**Exercise task**
Below this line is the material. Write out only its lines from the one containing "record = json.load(file)" through the one containing "cad_box = object_bounds()", both kept, exactly.
─── Recorded data
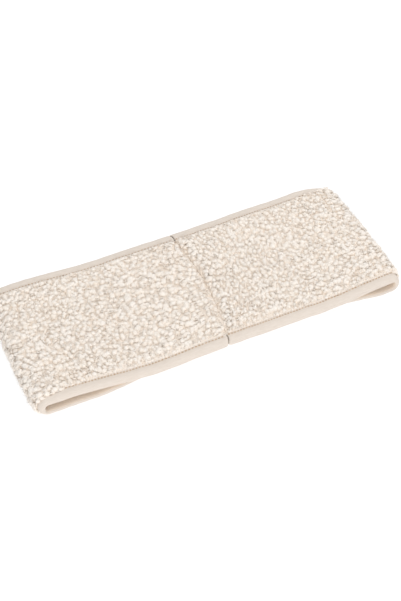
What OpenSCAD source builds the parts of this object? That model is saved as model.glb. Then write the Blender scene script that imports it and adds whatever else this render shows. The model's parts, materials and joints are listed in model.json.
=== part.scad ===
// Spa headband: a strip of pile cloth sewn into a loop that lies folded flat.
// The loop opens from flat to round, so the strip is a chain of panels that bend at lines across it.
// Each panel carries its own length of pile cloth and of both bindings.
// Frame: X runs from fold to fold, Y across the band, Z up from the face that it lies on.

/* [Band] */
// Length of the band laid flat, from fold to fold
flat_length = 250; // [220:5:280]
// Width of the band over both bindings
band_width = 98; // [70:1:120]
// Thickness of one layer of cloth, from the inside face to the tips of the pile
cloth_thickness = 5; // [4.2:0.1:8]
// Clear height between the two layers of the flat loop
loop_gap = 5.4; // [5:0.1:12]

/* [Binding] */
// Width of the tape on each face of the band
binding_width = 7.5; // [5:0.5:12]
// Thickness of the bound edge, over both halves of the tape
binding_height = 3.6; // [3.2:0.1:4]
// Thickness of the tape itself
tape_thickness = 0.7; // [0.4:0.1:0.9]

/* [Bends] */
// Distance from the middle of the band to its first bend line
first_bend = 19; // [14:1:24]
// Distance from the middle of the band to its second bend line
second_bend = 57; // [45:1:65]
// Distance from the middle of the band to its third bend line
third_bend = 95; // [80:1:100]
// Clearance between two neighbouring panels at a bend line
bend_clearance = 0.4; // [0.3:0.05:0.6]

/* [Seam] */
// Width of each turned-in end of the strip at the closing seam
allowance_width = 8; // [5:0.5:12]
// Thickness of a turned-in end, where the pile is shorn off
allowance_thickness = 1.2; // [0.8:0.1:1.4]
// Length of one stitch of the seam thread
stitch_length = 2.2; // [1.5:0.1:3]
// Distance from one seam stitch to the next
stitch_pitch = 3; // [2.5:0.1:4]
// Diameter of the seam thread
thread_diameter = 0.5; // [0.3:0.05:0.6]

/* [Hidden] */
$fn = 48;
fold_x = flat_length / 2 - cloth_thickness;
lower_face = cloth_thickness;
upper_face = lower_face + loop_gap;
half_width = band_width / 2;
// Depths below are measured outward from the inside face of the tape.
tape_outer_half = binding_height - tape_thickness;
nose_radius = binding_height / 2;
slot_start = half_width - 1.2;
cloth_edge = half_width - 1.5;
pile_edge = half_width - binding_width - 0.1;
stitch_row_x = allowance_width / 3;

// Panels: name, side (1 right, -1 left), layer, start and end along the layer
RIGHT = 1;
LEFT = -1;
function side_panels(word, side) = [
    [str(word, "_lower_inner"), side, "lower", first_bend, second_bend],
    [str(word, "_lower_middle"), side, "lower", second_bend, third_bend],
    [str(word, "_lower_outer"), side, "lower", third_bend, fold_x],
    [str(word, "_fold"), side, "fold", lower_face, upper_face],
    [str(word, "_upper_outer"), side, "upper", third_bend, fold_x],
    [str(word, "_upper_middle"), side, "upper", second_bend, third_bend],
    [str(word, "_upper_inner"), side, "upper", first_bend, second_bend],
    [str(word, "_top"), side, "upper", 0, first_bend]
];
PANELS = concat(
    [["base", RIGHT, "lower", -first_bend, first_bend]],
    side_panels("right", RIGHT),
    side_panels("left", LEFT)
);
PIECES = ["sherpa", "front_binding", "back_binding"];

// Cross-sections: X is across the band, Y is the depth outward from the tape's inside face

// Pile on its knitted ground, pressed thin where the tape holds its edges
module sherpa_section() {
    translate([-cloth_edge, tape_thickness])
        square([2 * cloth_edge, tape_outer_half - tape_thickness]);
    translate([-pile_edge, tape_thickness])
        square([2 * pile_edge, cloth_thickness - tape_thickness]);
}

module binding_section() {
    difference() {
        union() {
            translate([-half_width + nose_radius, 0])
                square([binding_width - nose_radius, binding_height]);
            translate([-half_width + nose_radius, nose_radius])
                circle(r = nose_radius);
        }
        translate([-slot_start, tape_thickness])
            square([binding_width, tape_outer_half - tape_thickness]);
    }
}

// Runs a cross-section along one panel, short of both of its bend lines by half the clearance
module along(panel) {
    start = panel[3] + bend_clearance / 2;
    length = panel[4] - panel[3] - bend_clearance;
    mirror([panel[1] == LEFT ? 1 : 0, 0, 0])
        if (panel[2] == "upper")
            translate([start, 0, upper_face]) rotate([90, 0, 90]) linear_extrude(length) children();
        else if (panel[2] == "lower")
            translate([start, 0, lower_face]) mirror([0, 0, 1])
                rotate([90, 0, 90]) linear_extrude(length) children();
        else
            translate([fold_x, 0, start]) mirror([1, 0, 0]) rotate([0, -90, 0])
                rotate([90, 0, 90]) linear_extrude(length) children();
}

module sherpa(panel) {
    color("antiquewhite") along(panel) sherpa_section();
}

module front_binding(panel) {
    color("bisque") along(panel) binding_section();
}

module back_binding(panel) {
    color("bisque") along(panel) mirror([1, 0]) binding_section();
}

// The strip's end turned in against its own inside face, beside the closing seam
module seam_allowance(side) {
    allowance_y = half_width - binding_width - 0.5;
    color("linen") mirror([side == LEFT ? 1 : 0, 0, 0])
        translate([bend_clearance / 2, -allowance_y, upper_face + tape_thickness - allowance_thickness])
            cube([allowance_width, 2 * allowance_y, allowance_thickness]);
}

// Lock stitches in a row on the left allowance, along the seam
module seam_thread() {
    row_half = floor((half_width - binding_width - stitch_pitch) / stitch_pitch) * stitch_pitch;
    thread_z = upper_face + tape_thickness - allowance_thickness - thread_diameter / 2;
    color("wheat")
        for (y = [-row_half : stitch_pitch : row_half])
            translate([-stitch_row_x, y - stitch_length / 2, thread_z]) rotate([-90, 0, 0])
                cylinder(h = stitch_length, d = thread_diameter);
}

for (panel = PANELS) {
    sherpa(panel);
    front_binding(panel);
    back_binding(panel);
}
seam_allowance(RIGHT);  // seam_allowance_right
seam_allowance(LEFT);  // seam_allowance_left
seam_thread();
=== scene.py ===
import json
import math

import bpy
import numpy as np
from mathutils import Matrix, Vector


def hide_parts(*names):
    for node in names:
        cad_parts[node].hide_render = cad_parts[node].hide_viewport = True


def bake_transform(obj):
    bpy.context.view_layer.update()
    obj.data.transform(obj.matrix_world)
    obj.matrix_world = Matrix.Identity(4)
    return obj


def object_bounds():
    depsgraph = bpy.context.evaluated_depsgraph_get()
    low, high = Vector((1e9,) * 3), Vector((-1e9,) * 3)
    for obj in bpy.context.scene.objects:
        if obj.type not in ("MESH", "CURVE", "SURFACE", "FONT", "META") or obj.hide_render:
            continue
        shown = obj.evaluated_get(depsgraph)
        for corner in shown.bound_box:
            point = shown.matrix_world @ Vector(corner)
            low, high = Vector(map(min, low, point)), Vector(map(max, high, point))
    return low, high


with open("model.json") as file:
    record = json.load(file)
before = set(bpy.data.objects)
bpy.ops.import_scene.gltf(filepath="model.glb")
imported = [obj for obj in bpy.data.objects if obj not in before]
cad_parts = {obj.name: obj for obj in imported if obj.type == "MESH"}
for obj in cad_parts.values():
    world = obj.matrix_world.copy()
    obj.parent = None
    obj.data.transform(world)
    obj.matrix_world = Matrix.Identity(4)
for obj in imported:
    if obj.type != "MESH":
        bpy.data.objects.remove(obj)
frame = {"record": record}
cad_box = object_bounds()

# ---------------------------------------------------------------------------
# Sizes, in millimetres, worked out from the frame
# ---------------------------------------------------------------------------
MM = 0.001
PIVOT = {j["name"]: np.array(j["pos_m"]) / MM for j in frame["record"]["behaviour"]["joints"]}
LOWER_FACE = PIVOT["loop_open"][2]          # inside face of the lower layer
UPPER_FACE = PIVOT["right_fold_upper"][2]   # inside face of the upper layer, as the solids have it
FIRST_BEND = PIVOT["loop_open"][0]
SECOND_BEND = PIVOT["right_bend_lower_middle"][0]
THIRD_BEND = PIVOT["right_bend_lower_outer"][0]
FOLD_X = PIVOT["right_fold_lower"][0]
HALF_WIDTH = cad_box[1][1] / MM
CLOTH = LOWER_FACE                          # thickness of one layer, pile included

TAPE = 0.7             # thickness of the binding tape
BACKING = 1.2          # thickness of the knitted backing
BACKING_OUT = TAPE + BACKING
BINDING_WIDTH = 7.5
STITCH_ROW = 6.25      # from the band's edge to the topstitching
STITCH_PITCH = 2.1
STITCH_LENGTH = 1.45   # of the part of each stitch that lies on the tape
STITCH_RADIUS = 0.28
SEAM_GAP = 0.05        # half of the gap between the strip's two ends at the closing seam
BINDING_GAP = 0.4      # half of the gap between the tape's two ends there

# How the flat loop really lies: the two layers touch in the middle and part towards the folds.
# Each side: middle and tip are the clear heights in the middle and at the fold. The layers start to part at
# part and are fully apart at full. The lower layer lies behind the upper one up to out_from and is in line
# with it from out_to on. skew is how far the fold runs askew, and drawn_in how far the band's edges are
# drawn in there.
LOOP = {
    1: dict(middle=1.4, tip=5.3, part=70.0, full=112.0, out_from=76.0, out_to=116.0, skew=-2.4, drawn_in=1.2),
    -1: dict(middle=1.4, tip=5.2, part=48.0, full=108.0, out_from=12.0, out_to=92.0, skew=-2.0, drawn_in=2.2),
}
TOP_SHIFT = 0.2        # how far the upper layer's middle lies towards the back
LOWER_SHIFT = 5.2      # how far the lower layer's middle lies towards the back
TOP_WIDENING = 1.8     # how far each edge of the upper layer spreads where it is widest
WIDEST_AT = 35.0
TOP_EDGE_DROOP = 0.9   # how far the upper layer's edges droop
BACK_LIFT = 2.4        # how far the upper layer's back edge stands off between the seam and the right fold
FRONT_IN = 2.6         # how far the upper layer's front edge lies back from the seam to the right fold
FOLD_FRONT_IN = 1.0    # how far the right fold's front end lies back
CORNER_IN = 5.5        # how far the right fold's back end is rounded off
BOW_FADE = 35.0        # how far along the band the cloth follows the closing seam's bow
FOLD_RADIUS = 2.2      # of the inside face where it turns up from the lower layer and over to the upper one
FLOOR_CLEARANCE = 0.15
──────
**Written response**
    record = json.load(file)
before = set(bpy.data.objects)
bpy.ops.import_scene.gltf(filepath="model.glb")
imported = [obj for obj in bpy.data.objects if obj not in before]
cad_parts = {obj.name: obj for obj in imported if obj.type == "MESH"}
for obj in cad_parts.values():
    world = obj.matrix_world.copy()
    obj.parent = None
    obj.data.transform(world)
    obj.matrix_world = Matrix.Identity(4)
for obj in imported:
    if obj.type != "MESH":
        bpy.data.objects.remove(obj)
frame = {"record": record}
cad_box = object_bounds()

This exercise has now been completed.